Bread yield can be improved by adding just 1.5 to 2.0% of Pregel 40 or Pregel 46, both pregelatinized wheat starches, to the formula, according to Dr. Maningat. Like MGP Ingredients’ modified wheat starches, its pregelatinized types serve as batter viscosifiers, moisture retention agents, crumb softeners and shelf-life extenders in chemically or yeast-leavened bakery products.

Adding pregelatinized potato starches also benefits snack products. “Functionalities include puffing and reduced breakage,” Mr. Scherer said. When dissolved and used as a topical spray, these starches help adhere spices, seeds and other particulates to finished products.

The texture of snack foods can be improved through use of Baka-Snak modified pregelatinized waxy maize starch and Ultra-Crisp CS, a cold-water-swelling waxy maize starch. Mr.
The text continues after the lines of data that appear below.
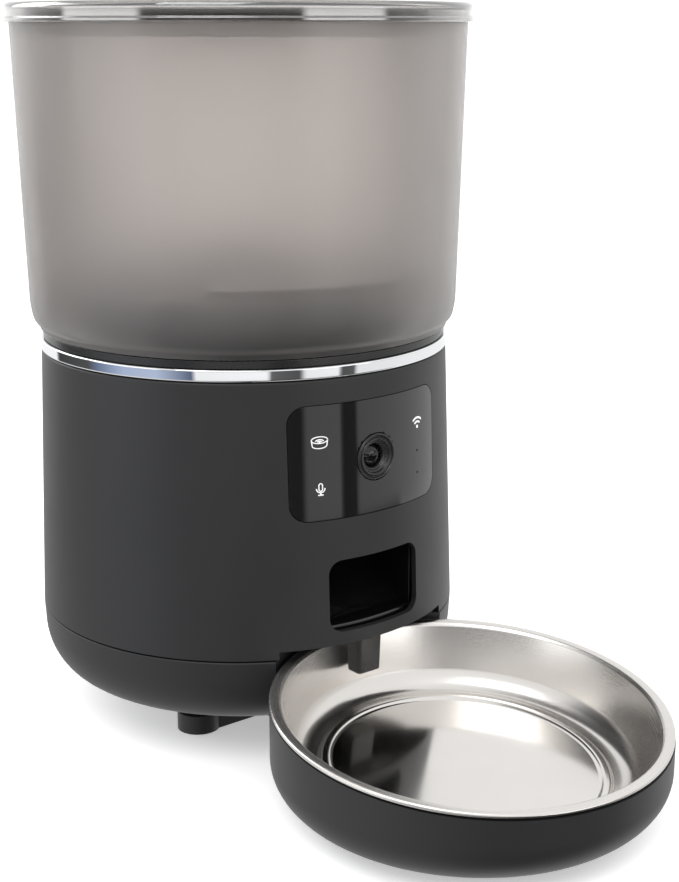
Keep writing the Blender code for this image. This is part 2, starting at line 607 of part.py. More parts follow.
def make_lid(lid, desiccant):
    """The clear lid with its plug lip, seal and desiccant box."""
    inner = tank_radius(LID_BOTTOM) + 0.9
    plug = tank_radius(LID_BOTTOM) - TANK_WALL - 1.4
    underside = TANK_TOP + 0.5
    profile = [(0, LID_TOP), (LID_RADIUS - 1.4, LID_TOP), (LID_RADIUS - 0.3, LID_TOP - 1.0),
               (LID_RADIUS, LID_BOTTOM + 1.2), (LID_RADIUS - 0.5, LID_BOTTOM),
               (inner, LID_BOTTOM), (inner, underside), (plug, underside),
               (plug, 293.5), (plug - 2.0, 293.5), (plug - 2.0, underside), (0, underside)]
    turned("lid", profile, lid, "smoked_clear")
    turned("lid_seal", [(plug + 0.6, 301.5), (plug + 1.1, 299.8), (plug + 0.6, 298.0), (plug + GAP, 298.0),
                        (plug + GAP, 301.5)], lid, "silicone", closed=True)
    turned("desiccant_box", [(0, underside - GAP), (30, underside - GAP), (30, 292), (28, 292),
                             (28, underside - 2.0), (0, underside - 2.0)], lid, "grey_plastic", 32)
    cover = turned("desiccant_cover", [(0, 291.6), (29.6, 291.6), (29.6, 289.6), (0, 289.6)],
                   desiccant, "grey_plastic", 32)
    for index in range(4):
        slot_x = -12 + 8 * index
        cut(cover, box("desiccant_slot", (slot_x - 1.5, slot_x + 1.5), (-14, 14), (280, 300), desiccant))


def main():
    tray = assembly("tray_axis", AXIS_Y - BOWL_REACH)
    feeder = assembly("feeder_axis", AXIS_Y)
    bowl = assembly("bowl_axis", 0, BOWL_RIM_HEIGHT, tray, tilt=BOWL_TILT)
    tank = assembly("tank_axis", parent=feeder)
    rotor = assembly("rotor_axis", parent=tank)
    lid = assembly("lid_axis", parent=tank)
    desiccant = assembly("desiccant_axis", parent=lid)
    shaft = assembly("shaft_axis", parent=feeder)
    pinion = assembly("pinion_axis", MOTOR_Y, parent=feeder)
    door = assembly("battery_door_axis", parent=feeder)
    make_tray(tray)
    make_bowl(bowl)
    make_base(feeder)
    make_chassis(feeder)
    make_battery_bay(feeder, door)
    make_feet(feeder)
    make_body(feeder)
    make_bowl_guard(feeder)
    make_chute(feeder)
    make_panel(feeder)
    make_drive(feeder, shaft, pinion)
    make_electrics(feeder)
    make_tank(tank)
    make_outlet_guard(tank)
    make_rotor(rotor)
    make_lid(lid, desiccant)


main()
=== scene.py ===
from math import cos, pi, radians, sin, sqrt

import bmesh
import bpy
from mathutils import Matrix, Vector


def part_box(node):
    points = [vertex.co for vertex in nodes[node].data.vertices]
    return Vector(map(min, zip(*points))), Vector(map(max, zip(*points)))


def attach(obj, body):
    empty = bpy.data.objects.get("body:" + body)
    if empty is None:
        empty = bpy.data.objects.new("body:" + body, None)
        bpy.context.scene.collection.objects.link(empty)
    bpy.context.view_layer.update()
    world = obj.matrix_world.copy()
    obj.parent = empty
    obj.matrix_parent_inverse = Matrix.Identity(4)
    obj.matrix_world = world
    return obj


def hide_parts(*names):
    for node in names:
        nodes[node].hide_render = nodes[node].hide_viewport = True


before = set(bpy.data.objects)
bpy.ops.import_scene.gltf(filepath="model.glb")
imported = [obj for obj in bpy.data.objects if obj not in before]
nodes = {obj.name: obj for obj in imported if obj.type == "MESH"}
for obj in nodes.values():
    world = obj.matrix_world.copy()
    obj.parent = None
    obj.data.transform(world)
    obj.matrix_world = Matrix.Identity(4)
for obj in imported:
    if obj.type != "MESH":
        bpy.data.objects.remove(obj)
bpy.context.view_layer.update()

mm = 0.001


def spanOf(node):                            # a CAD piece's low and high corner, in millimetres
    low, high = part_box(node)
    return low / mm, high / mm


def middleOf(node):
    low, high = spanOf(node)
    return (low + high) / 2


feederAxis = Vector((0.0, middleOf("chrome_ring").y, 0.0))
padReach = 40.0                              # from the tray's axis to its front pad
trayAxis = Vector((0.0, middleOf("tray_pad_1").y + padReach, 0.0))


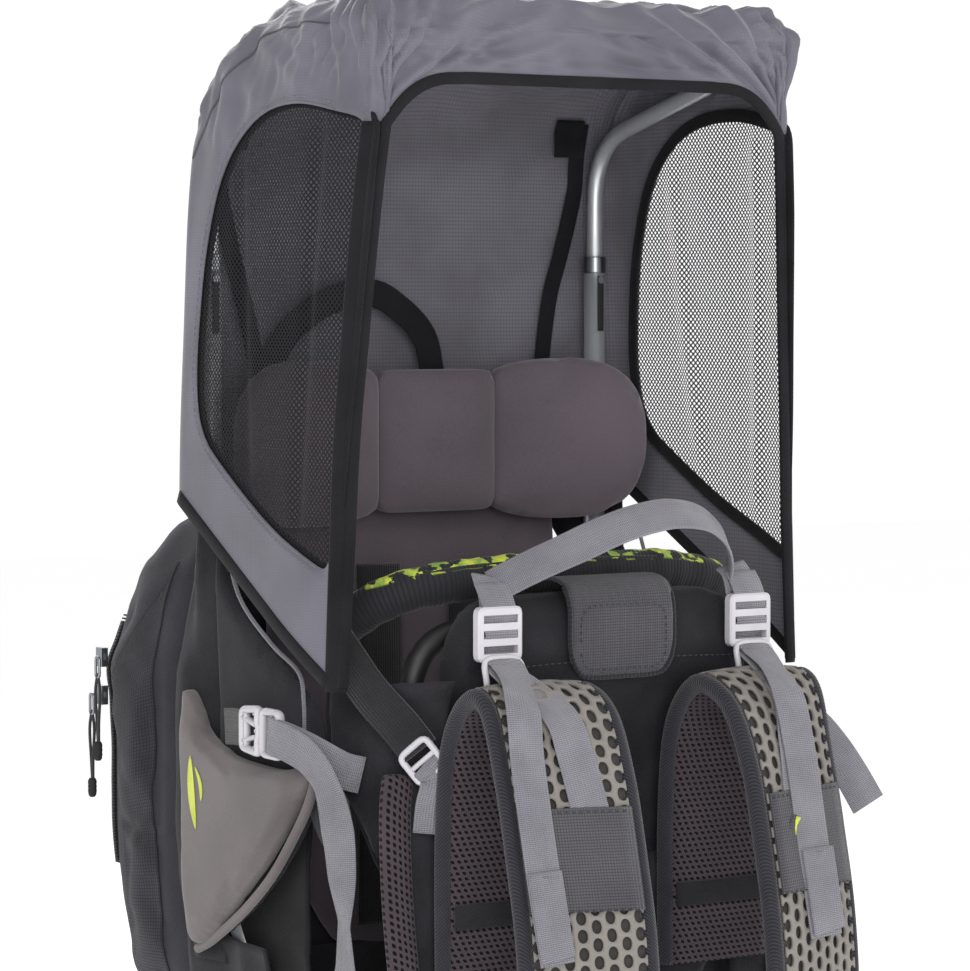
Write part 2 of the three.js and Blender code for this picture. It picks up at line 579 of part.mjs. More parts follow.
function addShoulderHarness() {
  const yoke = [[-70, 376], [70, 376], [128, 470], [122, 500], [-122, 500], [-128, 470]];
  addPart('yoke', plateY(roundedOutline(yoke, 20), -13, -7, 1.5), MATERIAL.blackCloth);
  Object.entries(SIDES).forEach(([label, side]) => {
    const near = side * STRAP.x - STRAP.width / 2;
    addPart(`shoulder_strap_${label}`, stripX(STRAP_LINE, STRAP.thick, near, near + STRAP.width, 20, 3),
      MATERIAL.foam);
    const inner = Math.min(side * STERNUM.near, side * STERNUM.far);
    const outer = Math.max(side * STERNUM.near, side * STERNUM.far);
    const band = roundedOutline(rectangle(inner, STERNUM.z - STERNUM.height / 2,
      outer, STERNUM.z + STERNUM.height / 2), 4);
    addPart(`sternum_strap_${label}`, plateY(band, STERNUM.y, STERNUM.y + 3), MATERIAL.webbing);
  });
  const { z, y, near } = STERNUM;
  const buckle = roundedOutline(rectangle(GAP - near, z - 14, near - GAP, z + 14), 6);
  addPart('sternum_buckle', plateY(buckle, y - 4, y + 6, 2), MATERIAL.blackPlastic);
}

// ---------------------------------------------------------------- hip belt
const HIP = { bottom: 152, top: 240 };
const HIP_PLAN = [[92, -42], [118, -44], [150, -66], [172, -110], [178, -170],
  [168, -172], [158, -118], [140, -80], [112, -60], [92, -58]];
const HIP_TAIL = [[169, -174], [175, -174], [160, -228], [120, -262], [116, -257], [154, -224]];

// A plan outline drawn for x > 0, turned over for the other side.
const onSide = (plan, side) => (side > 0 ? plan : plan.map(([x, y]) => [-x, y]).reverse());

function addHipWing(label, side) {
  const wing = roundedOutline(onSide(HIP_PLAN, side), 8);
  addPart(`hip_wing_${label}`, plateZ(wing, HIP.bottom, HIP.top, 1), MATERIAL.airMesh);
  const tail = roundedOutline(onSide(HIP_TAIL, side), 3);
  addPart(`hip_webbing_${label}`, plateZ(tail, 177, 215), MATERIAL.webbing);
}

// ---------------------------------------------------------------- haul handle
function addHaulHandle() {
  const lean = THREE.MathUtils.degToRad(-50);
  const arch = new THREE.Shape();
  const reach = 98;
  const rise = 64;
  const t = WEBBING.thick + 0.6;
  arch.moveTo(-reach, 0);
  arch.bezierCurveTo(-reach + 6, rise * 0.9, -reach * 0.5, rise, 0, rise);
  arch.bezierCurveTo(reach * 0.5, rise, reach - 6, rise * 0.9, reach, 0);
  arch.lineTo(reach - t, 0);
  arch.bezierCurveTo(reach - 6 - t, (rise - t) * 0.9, reach * 0.5, rise - t, 0, rise - t);
  arch.bezierCurveTo(-reach * 0.5, rise - t, -reach + 6 + t, (rise - t) * 0.9, -reach + t, 0);
  arch.closePath();
  const band = plateY(arch, -WEBBING.width / 2, WEBBING.width / 2, 0, 10);
  addPart('haul_handle', band.rotateX(lean).translate(0, -24, 692), MATERIAL.webbing);
}

addFrame();
addKickstand();
addBackPanel();
addBumper();
addBags();
addSeat();
addCanopy();
addShoulderHarness();
addHaulHandle();
Object.entries(SIDES).forEach(([label, side]) => {
  addHub(label, side);
  addPivotPin(label, side);
  addRearPost(label, side);
  addSidePanels(label, side);
  addSideBuckle(label, side);
  addLadderLock(label, side);
  addSnapButton(label, side);
  addHipWing(label, side);
});
Object.entries(ZIP.sliders).forEach(([label, z]) => addZip(label, z));

export default carrier;
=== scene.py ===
"""Baby carrier backpack: the visual model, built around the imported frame.

Lengths in this script are millimetres in the frame's axes: +Z up, -Y the side worn against the parent's back.
"""
import math

import bmesh
import bpy
import numpy as np
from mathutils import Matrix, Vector, noise
from mathutils.bvhtree import BVHTree


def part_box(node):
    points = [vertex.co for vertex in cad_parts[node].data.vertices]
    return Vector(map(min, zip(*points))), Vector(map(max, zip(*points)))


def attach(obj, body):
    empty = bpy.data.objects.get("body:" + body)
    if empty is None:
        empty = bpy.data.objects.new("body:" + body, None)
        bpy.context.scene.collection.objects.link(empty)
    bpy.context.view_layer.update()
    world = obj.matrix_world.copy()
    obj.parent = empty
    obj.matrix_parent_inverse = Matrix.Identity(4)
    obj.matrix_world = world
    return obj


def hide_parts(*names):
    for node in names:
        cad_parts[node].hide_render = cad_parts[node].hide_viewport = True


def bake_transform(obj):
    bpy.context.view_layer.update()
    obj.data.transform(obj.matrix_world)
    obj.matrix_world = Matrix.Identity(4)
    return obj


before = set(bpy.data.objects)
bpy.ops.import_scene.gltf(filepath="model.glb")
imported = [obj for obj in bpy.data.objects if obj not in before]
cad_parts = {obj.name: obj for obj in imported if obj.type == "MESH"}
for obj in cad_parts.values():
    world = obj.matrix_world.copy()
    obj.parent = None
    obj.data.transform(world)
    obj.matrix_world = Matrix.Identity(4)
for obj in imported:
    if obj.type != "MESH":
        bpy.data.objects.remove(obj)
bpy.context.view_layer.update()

MM = 0.001
SIDES = {"L": -1, "R": 1}
WORD = {"L": "left", "R": "right"}
SCENE = bpy.context.scene


def corners(node):
    """A CAD node's lowest and highest corner in millimetres."""
    low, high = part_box(node)
    return np.array(low) / MM, np.array(high) / MM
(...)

O’Brien noted that these Ingredion products contribute to volume control and uniform cell structure and reduce breakage.

Because their high efficacy allows a little starch to go a long way, these ingredients in their many forms have become popular choices for product developers. They can make the difference between a just-adequate product and a truly appealing one, thanks to their ability to modify structure, moisture, texture and shelf life qualities.